My main goal of attending Bi-Net was to meet more bisexual people.  In the end, I met more bi people working in LGBT organizations, so that’s where I ended up focusing my energy.    I got a lot of support from gays and lesbians about being bisexual.

Now I find myself more interested in (the very bi-friendly) Femme Mafia.  I have identified as a femme since I first came out, but quickly pushed that into the closet.  Now there is so much more femme visibility, so I can be myself.

Since I have been attending MCC Austin, I have been out as a femme and as a married bisexual disabled woman.  I can help the church reach out to femmes, bis, straights, the differently abled, and anyone who feels differently.

{October 14, 2009} I got approved for Social Security today…

so now I won’t be so damn broke.

I got on Facebook and added a bunch of friends…including my most awesome 4th grade teacher.

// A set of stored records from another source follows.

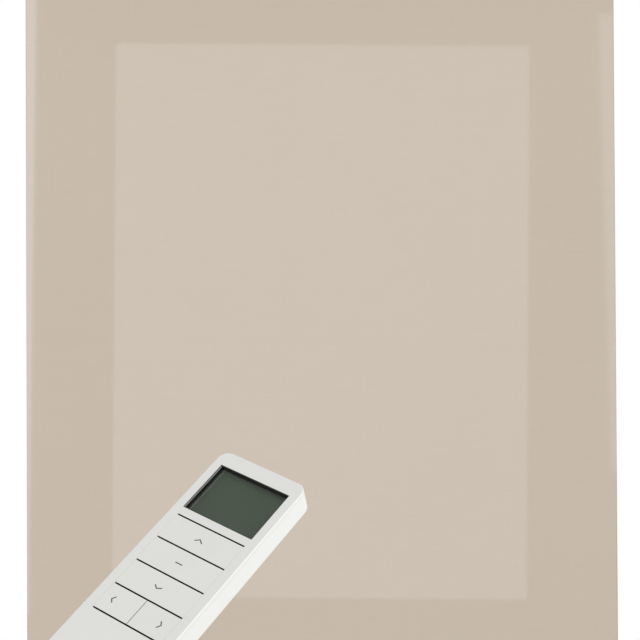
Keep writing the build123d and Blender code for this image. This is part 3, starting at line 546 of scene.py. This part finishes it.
def clear_acrylic(name):
    """Clear window: what is behind it shows through, dimmed a little by haze and faint rub marks."""
    material, tree, shader = new_material(name)
    rub = noise(tree, place(tree, rub_pull), rub_size, detail=3.0)
    haze = noise(tree, place(tree), haze_size)
    tint = shade(tree, blend_colours(tree, haze, haze_tint, clear_tint), between(tree, rub, *rub_shades))
    show(tree, shader, add(tree, "ShaderNodeBsdfTransparent", {"Color": tint}))
    return material


# Weave: sizes of its marks, the shades that each one runs between, and the light that comes through
wander_size, wander_turn = 4 * mm, 0.3  # slow swing of the threads, in radians of their wave
crossing_soft = 0.15
slub_size, slub_pull = 0.7 * mm, 0.02  # a small pull draws a mark out along its thread
band_size, band_pull = 5 * mm, 0.01
cloth_cloud, fibre_size = 90 * mm, 0.12 * mm
heat_start, heat_full = 1.2 * mm, 0.6 * mm  # from the fabric's cut edge
# the thread shade darkens each thread down its sides: painted shade of the weave's relief
painted_thread_shade, fibre_shades, heat_shades = (0.93, 1.04), (0.97, 1.03), (1.0, 0.93)
weft_slub_shades, warp_slub_shades = (0.97, 1.03), (0.975, 1.025)
weft_band_shades, warp_band_shades = (0.985, 1.015), (0.99, 1.01)
cloth_cloud_shades = (0.985, 1.015)
slub_relief = 0.5
weave_height, weave_strength, weave_roughness = 0.05 * mm, 0.6, 0.2
gap_through, slub_through = (0.97, 1.12), (0.96, 1.03)
gap_share = 0.05


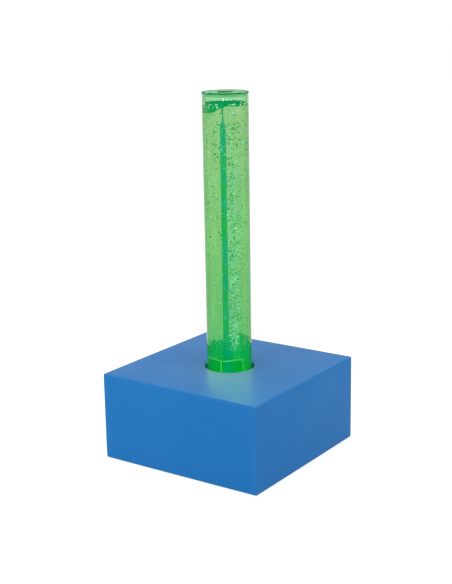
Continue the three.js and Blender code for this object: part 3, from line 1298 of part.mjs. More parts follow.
baseFeet();
addPart('base_plate', basePlate(), WHITE_ENAMEL);
addPart('deck_plate', deckPlate(), WHITE_ENAMEL);
housingPanels();

addPart('lamp_bracket', lampBracket(), STEEL);
addPart('lamp_reflector', lampReflector(), LAMP_SILVER);
addPart('lamp_holder', lampHolder(), CERAMIC);
addPart('wheel_frame', wheelFrame(), STEEL);
addPart('filter_disc', filterDisc(), FILTER_GREEN);
addPart('wheel_motor', wheelMotor(), STEEL);

addPart('fan_frame', fanFrame(), BLACK_PLASTIC);
addPart('fan_rotor', fanRotor(), BLACK_PLASTIC);

addPart('pump_base', pumpBase(), GREY_PLASTIC);
addPart('pump_armature', pumpArmature(), STEEL);
addPart('pump_coil', pumpCoil(), COPPER);
addPart('pump_diaphragm', pumpDiaphragm(), BLACK_RUBBER);
addPart('valve_block', valveBlock(), GREY_PLASTIC);
addPart('check_valve', checkValve(), BLACK_PLASTIC);
addPart('air_inlet_barb', airInletBarb(), BRASS);
addPart('air_hose', airHose(), CLEAR_HOSE);

transformer();
addPart('terminal_block', terminalBlock(), GREY_PLASTIC);
addPart('power_inlet', powerInlet(), BLACK_PLASTIC);
addPart('switch_bezel', switchBezel(), BLACK_PLASTIC);
addPart('power_rocker', powerRocker(), BLACK_PLASTIC);

addPart('drain_pipe', drainPipe(), BRASS);
addPart('drain_valve_body', drainValveBody(), BRASS);
addPart('drain_lever', drainLever(), LEVER_RED);

export default bubbleTube;
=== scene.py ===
"""Looks of a sensory bubble tube that stands in a square padded plinth.

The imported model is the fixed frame. Each class makes or dresses one sub-assembly:
the studio, the padded plinth, the water column and the base unit hidden below it.
All sizes are in metres, in the frame's own place.
"""

import json
import logging
import math
import random
from collections.abc import Callable, Iterator
from contextlib import contextmanager
from dataclasses import dataclass
from enum import Enum

import bmesh
import bpy
from mathutils import Matrix, Vector


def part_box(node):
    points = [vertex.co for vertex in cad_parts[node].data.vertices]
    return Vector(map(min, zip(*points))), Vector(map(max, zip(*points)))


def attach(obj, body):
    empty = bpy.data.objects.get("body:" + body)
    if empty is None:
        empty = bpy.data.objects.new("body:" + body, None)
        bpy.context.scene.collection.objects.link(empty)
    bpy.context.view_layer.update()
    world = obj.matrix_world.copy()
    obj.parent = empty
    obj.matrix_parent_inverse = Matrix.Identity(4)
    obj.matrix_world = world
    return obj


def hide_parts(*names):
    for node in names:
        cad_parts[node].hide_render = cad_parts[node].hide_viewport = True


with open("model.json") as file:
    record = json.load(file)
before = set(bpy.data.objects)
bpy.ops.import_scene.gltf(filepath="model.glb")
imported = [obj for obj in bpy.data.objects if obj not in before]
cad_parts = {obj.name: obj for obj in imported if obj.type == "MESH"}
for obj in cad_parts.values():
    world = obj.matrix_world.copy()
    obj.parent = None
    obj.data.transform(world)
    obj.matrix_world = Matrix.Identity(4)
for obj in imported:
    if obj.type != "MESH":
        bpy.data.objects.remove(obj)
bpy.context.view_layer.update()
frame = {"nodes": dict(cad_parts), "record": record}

LOG = logging.getLogger("bubble_tube")
QUARTER = math.pi / 2
Colour = tuple[float, float, float, float]
Triple = tuple[float, float, float]
Outline = list[tuple[float, float]]
Bubbles = list[tuple[Vector, float]]
Ring = list[Vector]
Piece = bpy.types.Object
Material = bpy.types.Material
Tree = bpy.types.NodeTree
Socket = bpy.types.NodeSocket
Value = Socket | float
FULL_WHITE: Colour = (1.0, 1.0, 1.0, 1.0)


def tint(red: int, green: int, blue: int) -> Colour:
    """Turns a colour of 0 to 255, as a screen shows it, into linear light.

    Args:
        red: Red share on the screen.
        green: Green share on the screen.
        blue: Blue share on the screen.

    Returns:
        The linear colour with full opacity.
    """
    shares = [value / 255 for value in (red, green, blue)]
    linear = [s / 12.92 if s <= 0.04045 else ((s + 0.055) / 1.055) ** 2.4 for s in shares]
    return (*linear, 1.0)


def dimmed(colour: Colour, share: float) -> Colour:
    """Gives a colour at a share of its strength, with full opacity."""
    return (*(share * part for part in colour[:3]), 1.0)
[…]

Todd and I went to Pappadeaux for lunch today. I ordered the Crawfish Combination.

{October 13, 2009} feeling queer again…

I watched the National Equality March on C-Span yesterday and it was so cool that they included bisexual people as speakers. It seems nowadays that the community is more accepting of us. Unfortunately, sometimes I have internalized biphobia toward others…I am so afraid of the “freaky” people representing the bi community as a whole. It makes me feel like shit.

I am also upset in my own marriage that Todd makes jokes about “having turned me straight”. I’m not. I like women as much as I like men. It’s about the person, not the plumbing.

Anyway, going to church is feeding my queer identity, but I want to become more involved in the community. I need to start going to the Femme Mafia meetings.